The Tunisian Ministry of Interior announced in early 2016 the return of 600 young people who had fought in different areas. The ministry had stated in November 2015 that it had put 92 returning fighters under house arrest and arrested 40 others during raids that took place following a suicide bombing of a presidential guard vehicle in Tunis.

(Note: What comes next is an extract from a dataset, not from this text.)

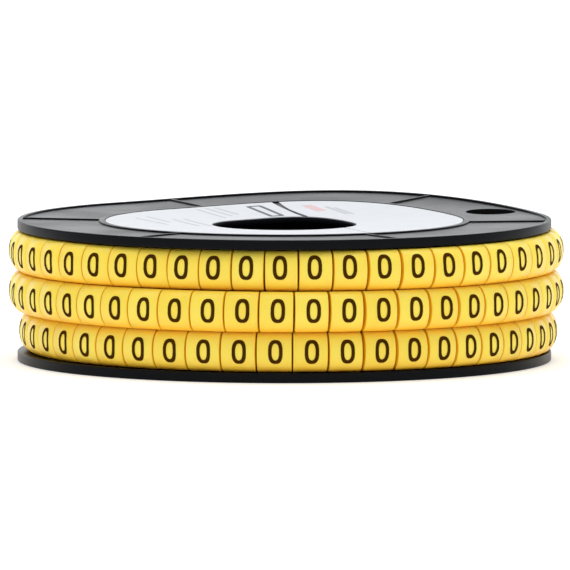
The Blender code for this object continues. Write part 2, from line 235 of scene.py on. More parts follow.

Hadi Yahmed, an independent Tunisian researcher on Islamic groups, believes that the security solution alone is not enough to resolve this thorny issue. “We must all think about reasonable and radical solutions to this phenomenon," he told Al-Monitor. "Prisons are a temporary solution. So are expulsion and exile. But none of these solutions will eradicate terrorism because they are just security measures. Eradicating terrorist thought might require bolder future generations. At this stage, we do not have many solutions at hand. Perhaps the most reasonable one is to convince some youths in jail to re-examine their ideas and realize that they can practice their religious convictions, provided that they draw the line at violence. Otherwise, we will keep running in circles until kingdom come.”

A July 2015 UN report on the use of mercenaries revealed that more than 5,000 Tunisians are fighting in different hotbeds across the Arab world. Interior Minister Hedi Majdoub announced in June 2015 that the security apparatus “devised a special plan to deal with returning youths from battlefields," saying, "Those implicated in criminal activities are behind bars.” Nevertheless, many fear that jails could turn into recruitment hubs for jihadis.

Tunisian authorities do not have many options to deal with those returning from Syria, Libya and Iraq. So far, they only have security solutions, but these will not be effective in the long run in the absence of a plan to limit extremism and rehabilitate jihadis. Any attempt to propose a pardon law or a civil harmony act, like the one in Algeria, will face public rejection, especially from influential social forces and syndicates in the country, notably the Tunisian General Labor Union.